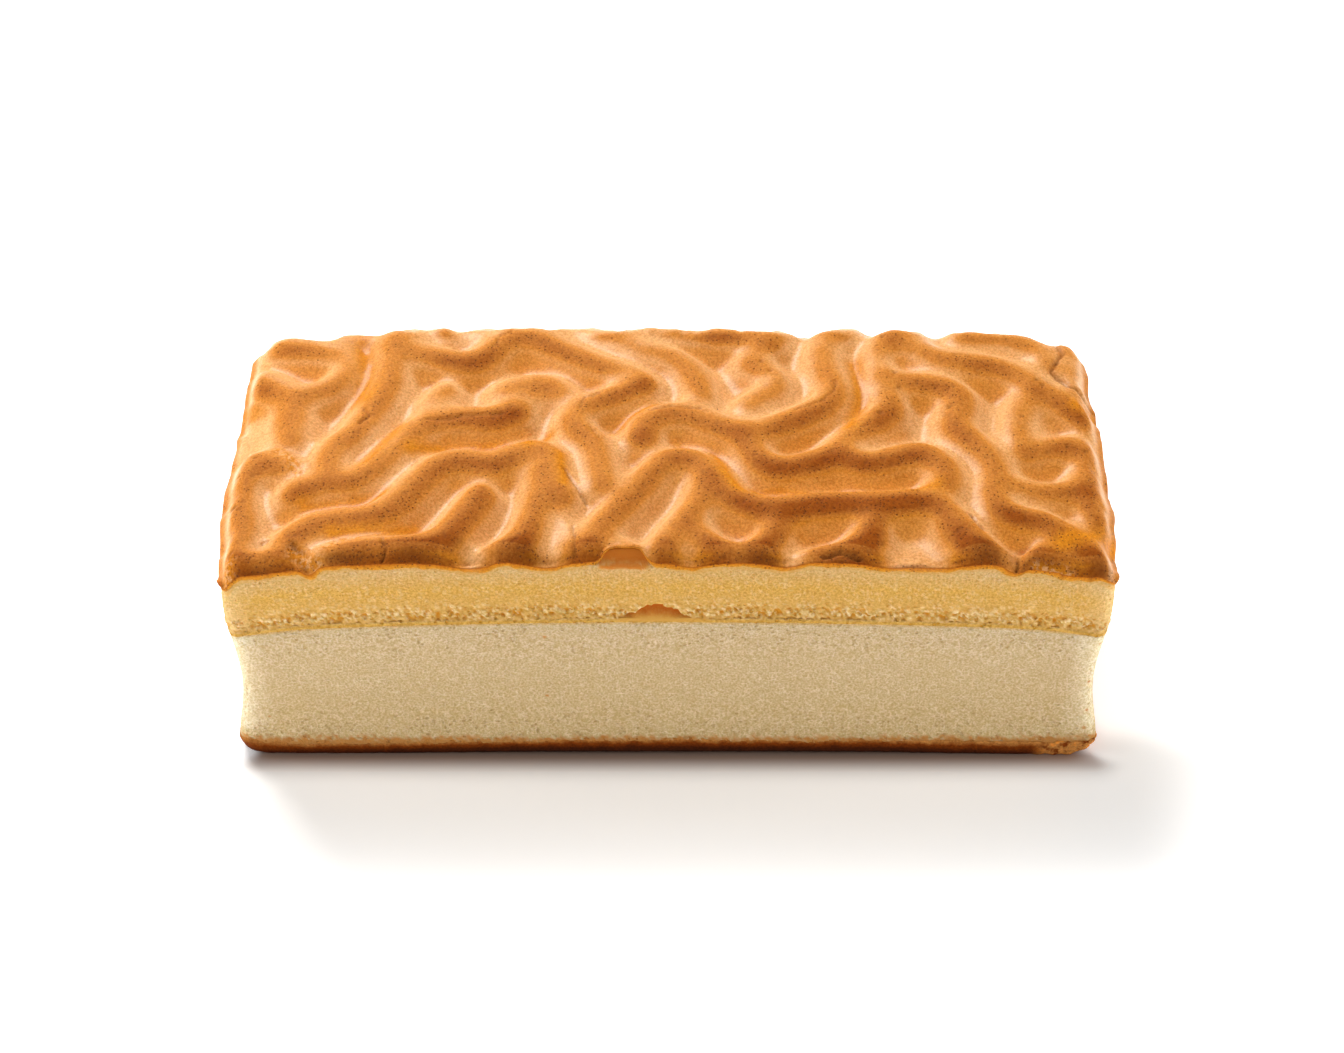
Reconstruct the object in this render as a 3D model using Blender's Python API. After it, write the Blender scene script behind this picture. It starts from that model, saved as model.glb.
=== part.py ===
"""Tiger skin cake: a bar of pale sponge under a golden yolk sheet whose browned skin is deeply wrinkled.

Blender units are metres, +Z is up. The origin is on the table under the middle of the bar. The long
side that faces -Y is the one shown cut. The design below is in millimetres, and MM turns it to metres.
"""

import math

import bmesh
import bpy
import numpy as np

MM = 0.001

# The bar as a whole.
LENGTH = 150.0
DEPTH = 62.0
FRONT_CORNER = 2.2
BACK_CORNER = 5.0
WAIST = 1.85  # how far the ends of the sponge draw in below the skin
SIDE_WAIST_SHARE = 0.35  # the long sides draw in less than the ends
WAIST_LEAN = 0.73  # under 1 sets the waist below half height
WAIST_FOCUS = 3.2  # over 1 keeps it to a band round that level

# The skin's ends bow out between the cut and the back, most in front of the middle.
END_BOW = 1.35
BOW_LEAN = 0.65
BOW_FOCUS = 8.0  # over 1 keeps it near the ends
BOW_FADE = 2.0  # over 1 keeps it near the skin

# Where the two sponges meet: a low arch that also droops towards both ends.
JOINT_HEIGHT = 32.6
JOINT_ARCH = 2.4
JOINT_DROOP = 1.6
JOINT_DROOP_REACH = 18.0
FILLING = 0.8
GAP = 0.3  # clear space on each side of the filling

# The skin: level of its valleys, and how it falls away at the ends.
SKIN_HEIGHT = 44.9
SKIN_DROOP = 4.0
SKIN_DROOP_REACH = 33.0
SKIN_DROOP_POWER = 1.8
SKIN_DROOP_KEPT_AT_BACK = 0.4
END_ROLL = 0.9
BACK_ROLL = 0.3
ROLL_REACH = 2.5
CUT_REACH = 2.4  # how far behind the cut the wrinkles come up to full height
SKIN_LIP = 1.0  # the skin stands over the crumb by this much height
SKIN_OVERHANG = 0.5

# The lattice that carries the wrinkles, and the fewer lines of the plain blocks.
COLUMNS = 96
ROWS = 40
BELL = ((-1.0, 0.0625), (-0.5, 0.25), (0.0, 0.375), (0.5, 0.25), (1.0, 0.0625))  # cells off, weight
PLAIN_COLUMNS = (0.0, 1.2, 2.6, 4.4, 7.5, 12.0, 18.0, 26.0, 36.0, 48.0, 61.0, 75.0)
PLAIN_ROWS = (0.0, 1.2, 2.6, 4.4, 12.0, 21.0, 31.0)

# Levels of the rings down the sponge's cut faces, and of the rounded foot that its crust forms:
# each foot ring is a height, how far it is drawn in, and the radius of its front corners.
SPONGE_RINGS = (26.5, 21.5, 17.0, 12.5, 8.5, 5.5)
FOOT_RINGS = ((3.2, 0.1, 2.6), (0.9, 0.35, 3.4), (0.0, 1.4, 4.6))

# The hollow that the sheet leaves over the filling at the cut, as half of an egg shape.
POCKET_X = -1.2
POCKET_RADII = (5.6, 3.8, 2.9)

# How round the folds of the skin are, and how sharp the crease is where two of them meet.
FOLD_ROUNDNESS = 2.0
FOLD_MERGE = 5.0
CURVE_STEP = 0.8


def fold(height, half_width, *crest):
    """A rounded wrinkle. Its crest is a smooth curve through (x from mid length, distance behind cut)."""
    return height, half_width, crest


FOLDS = {
    "left end": fold(
        3.4, 7.0, (-73, 1), (-71.4, 10), (-72.4, 18), (-71.6, 23.5), (-68.5, 26.6), (-65.3, 25),
    ),
    "front left bump": fold(3.2, 5.0, (-71, 1), (-69, 2.2), (-66, 2.5), (-62.5, 1.8)),
    "front roll": fold(
        3.5, 6.6, (-57.5, 0.8), (-54, 2.2), (-50, 2.8), (-45, 2.9), (-40.5, 3.5), (-37, 5.6), (-35, 8.8),
        (-31.5, 16),
    ),
    "second roll": fold(
        3.6, 7.2, (-62.5, 6.5), (-58.5, 9.6), (-51, 10.4), (-47, 12.4), (-41, 21), (-38, 24.2),
        (-34, 24.6), (-30, 23.8), (-26, 26), (-22.5, 27), (-20, 25), (-17.8, 15.5),
    ),
    "third roll": fold(
        3.5, 7.0, (-62.5, 18.6), (-58, 20), (-54, 20), (-50, 23), (-44.5, 31), (-41, 35),
        (-36, 36.3), (-31, 36), (-27, 38),
    ),
    "left stem": fold(
        3.5, 6.8, (-57.8, 23.5), (-57, 29), (-53.5, 33), (-49.5, 44), (-48.8, 51), (-48.5, 57),
        (-45, 60.5),
    ),
    "left elbow": fold(3.1, 6.6, (-74, 48.5), (-70, 47.6), (-67, 45), (-65.3, 42), (-64.6, 32.6)),
    "left bowl rim": fold(
        3.1, 6.4, (-64.5, 43.5), (-60.5, 45), (-57.3, 48), (-56.3, 51.5), (-58.5, 54.6), (-63, 56),
        (-68, 57.6),
    ),
    "left back bump": fold(2.8, 5.4, (-58, 59.5), (-53.5, 59.8)),
    "long back fold": fold(
        3.5, 6.8, (-48.5, 57), (-45, 54.6), (-40, 52.6), (-36, 51.7), (-33, 52.6), (-31, 55.4),
        (-28, 58), (-24.5, 58.4), (-21, 56.6), (-12, 50.8), (-7, 48.3), (-4, 45.3),
    ),
    "hook": fold(
        3.7, 6.8, (-5, 44.5), (-9.5, 41.8), (-14, 39.3), (-16, 36.3), (-15.3, 33), (-12.6, 28.5),
        (-11, 18.5),
    ),
    "small bump": fold(2.8, 5.8, (-39, 44), (-41.3, 39.8)),
    "wide bump": fold(3.1, 6.8, (-28, 43.8), (-24.5, 45.4), (-20.5, 45), (-18.5, 42.8)),
    "saddle": fold(2.6, 6.2, (-27, 38), (-24.5, 41), (-23, 44)),
    "narrow spur": fold(2.4, 5.2, (-18, 16), (-16.4, 4)),
    "left spur": fold(3.4, 6.0, (-21.8, 22), (-21.8, 16), (-22.6, 10), (-24.6, 4.6), (-29, 0.6)),
    "great fold": fold(
        3.5, 6.6, (-13.6, 1.6), (-12, 6), (-8.4, 12.6), (-2.6, 21.8), (0, 24.8), (3, 25.4), (6, 23.4),
        (10.2, 16.4), (13.5, 13.8), (17.5, 12.6), (26, 13.8), (37, 14.1), (42, 14.8), (45.8, 13.6),
        (49.4, 7.4), (52, 3.2), (54, 0.6),
    ),
    "middle spur": fold(3.2, 6.0, (6, 20), (5.2, 15), (3.6, 11), (0.8, 6.6), (-1.2, 1.6)),
    "front bowl rim": fold(
        3.0, 5.4, (3.6, 10.5), (6.2, 5.4), (10, 2.3), (14, 2.4), (17, 6), (19, 11.5),
    ),
    "right spur": fold(3.0, 5.6, (24, 0.4), (28, 1.6), (31, 3.2), (33.4, 7), (35, 13)),
    "torn fold": fold(2.9, 4.8, (-7, 0.6), (-7, 3.6)),
    "long middle fold": fold(
        3.7, 7.2, (-4.4, 31), (-3, 35.2), (1, 37.2), (5, 36.2), (9, 33.8), (13, 32.2), (17, 33),
        (25, 37.6), (28, 40.6), (29.2, 44.4), (28.2, 49), (27.6, 54), (29.2, 59), (32, 61),
    ),
    "sausage": fold(
        3.6, 7.0, (13, 31.5), (14.6, 27.2), (17, 23.8), (21, 23.2), (29, 25.8), (34, 24.2),
        (42, 26.4), (45.4, 25), (47.2, 22), (47, 19),
    ),
    "right stem": fold(
        3.4, 6.6, (29.5, 28.5), (36, 35.8), (38.4, 39.6), (37.8, 44.4), (37, 50), (37.4, 55),
        (40, 58.2), (44, 60.6),
    ),
    "right diagonal": fold(
        3.5, 6.8, (40, 57.4), (44, 55.4), (48, 52.6), (53, 51.8), (58, 51), (62, 48.8), (68.8, 42),
        (74.5, 36.6),
    ),
    "right serpent": fold(
        3.5, 6.6, (38, 47), (42.5, 46.2), (47.5, 45.2), (50.6, 42.4), (50, 35), (52, 31),
        (54.6, 27), (55.8, 22.5), (55, 17.6), (56.2, 13.2), (59, 11.6), (62.6, 10.8), (66, 8.4),
        (69.6, 5), (73, 1.2),
    ),
    "right rib": fold(3.1, 6.2, (63.5, 45), (60.8, 36.6), (60.6, 32), (61, 28.6)),
    "right back": fold(3.4, 6.6, (52.5, 58.8), (57, 59.2), (62.5, 57.8), (66.4, 54.6), (66.8, 51.5)),
    "corner bump": fold(2.6, 5.0, (71, 57), (73.5, 54.5)),
    "corner flap": fold(2.8, 5.2, (72, 52.5), (71.2, 48.5), (71.8, 44.8)),
    "right end": fold(
        3.2, 6.6, (66, 30.4), (70, 30.6), (71.8, 27.6), (71, 22.6), (71.2, 17), (72.4, 12),
    ),
    "right link": fold(3.0, 6.2, (59, 19.4), (64, 18.6), (69.5, 20)),
    "front right spur": fold(2.9, 5.4, (59, 1.2), (61, 2.6), (63.2, 4.6), (65, 7.4)),
    "front right bump": fold(2.7, 4.8, (61.5, 2.2), (65.5, 2.2)),
    "back bowl rim": fold(
        3.2, 6.6, (20, 60), (17.6, 56), (15, 52.4), (18, 48.4), (18.8, 44.8), (13.6, 39),
    ),
    "back edge right": fold(3.6, 6.2, (-9, 61.4), (4, 60.4), (9.5, 59), (14, 58.6), (17.6, 57)),
    "back edge left": fold(
        3.5, 6.2, (-40, 60.6), (-34, 61.4), (-20, 61.8), (-15, 61), (-6, 56), (-1, 53.8),
        (2.8, 50.8), (4.8, 46.6), (5.8, 42),
    ),
}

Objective
Return exactly the lines that run from the top of the listing above to the line containing "SKIN_OVERHANG = 0.5", please, keeping both end lines and leaving out everything else.

Task answer
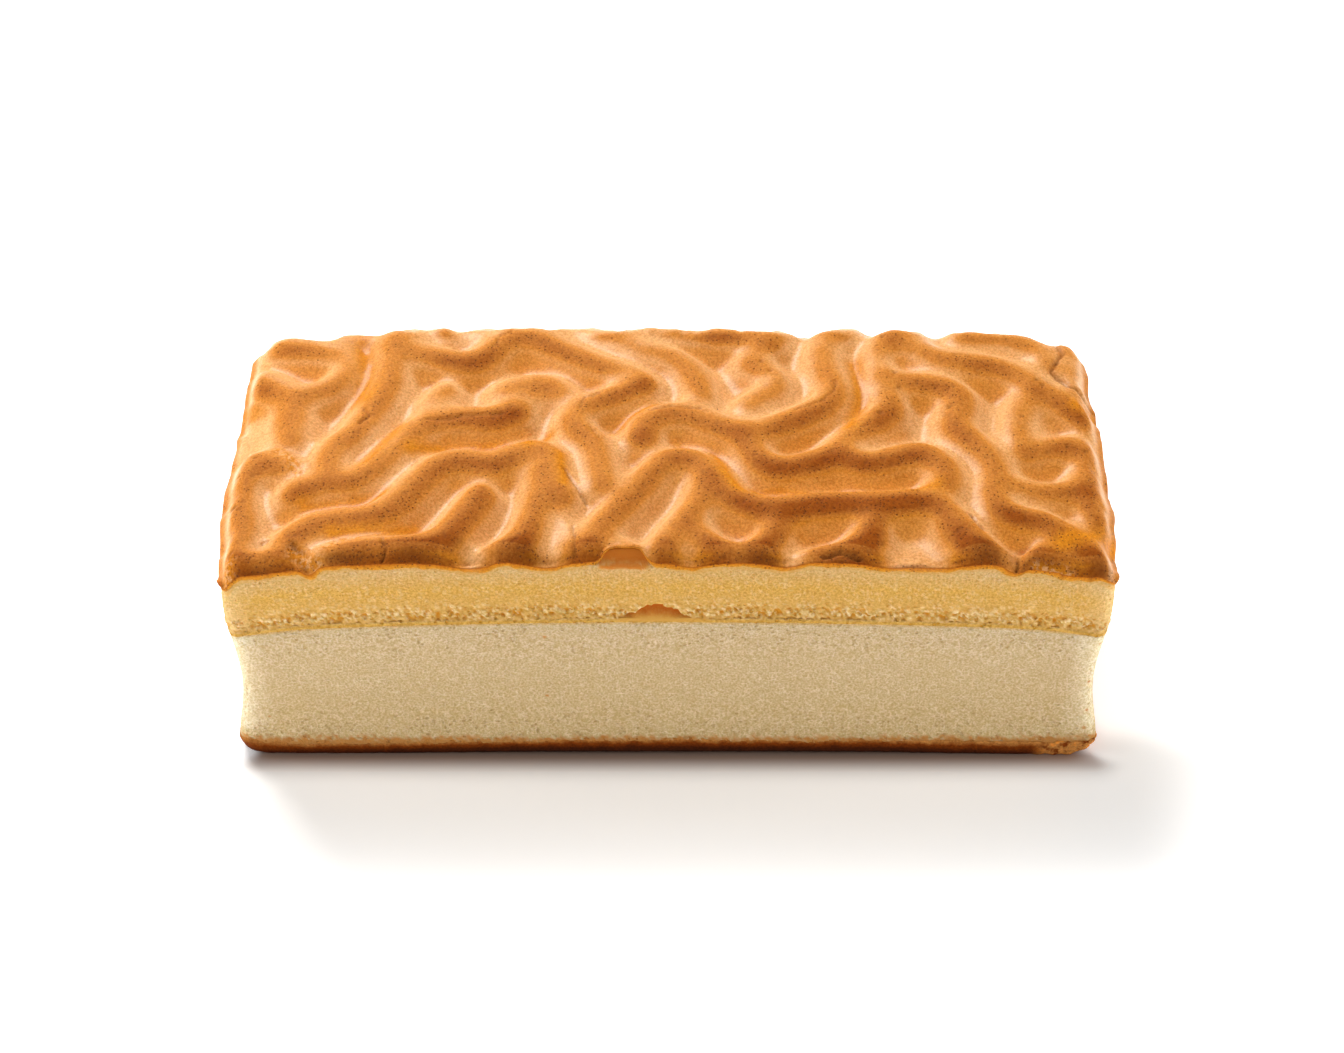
Reconstruct the object in this render as a 3D model using Blender's Python API. After it, write the Blender scene script behind this picture. It starts from that model, saved as model.glb.
=== part.py ===
"""Tiger skin cake: a bar of pale sponge under a golden yolk sheet whose browned skin is deeply wrinkled.

Blender units are metres, +Z is up. The origin is on the table under the middle of the bar. The long
side that faces -Y is the one shown cut. The design below is in millimetres, and MM turns it to metres.
"""

import math

import bmesh
import bpy
import numpy as np

MM = 0.001

# The bar as a whole.
LENGTH = 150.0
DEPTH = 62.0
FRONT_CORNER = 2.2
BACK_CORNER = 5.0
WAIST = 1.85  # how far the ends of the sponge draw in below the skin
SIDE_WAIST_SHARE = 0.35  # the long sides draw in less than the ends
WAIST_LEAN = 0.73  # under 1 sets the waist below half height
WAIST_FOCUS = 3.2  # over 1 keeps it to a band round that level

# The skin's ends bow out between the cut and the back, most in front of the middle.
END_BOW = 1.35
BOW_LEAN = 0.65
BOW_FOCUS = 8.0  # over 1 keeps it near the ends
BOW_FADE = 2.0  # over 1 keeps it near the skin

# Where the two sponges meet: a low arch that also droops towards both ends.
JOINT_HEIGHT = 32.6
JOINT_ARCH = 2.4
JOINT_DROOP = 1.6
JOINT_DROOP_REACH = 18.0
FILLING = 0.8
GAP = 0.3  # clear space on each side of the filling

# The skin: level of its valleys, and how it falls away at the ends.
SKIN_HEIGHT = 44.9
SKIN_DROOP = 4.0
SKIN_DROOP_REACH = 33.0
SKIN_DROOP_POWER = 1.8
SKIN_DROOP_KEPT_AT_BACK = 0.4
END_ROLL = 0.9
BACK_ROLL = 0.3
ROLL_REACH = 2.5
CUT_REACH = 2.4  # how far behind the cut the wrinkles come up to full height
SKIN_LIP = 1.0  # the skin stands over the crumb by this much height
SKIN_OVERHANG = 0.5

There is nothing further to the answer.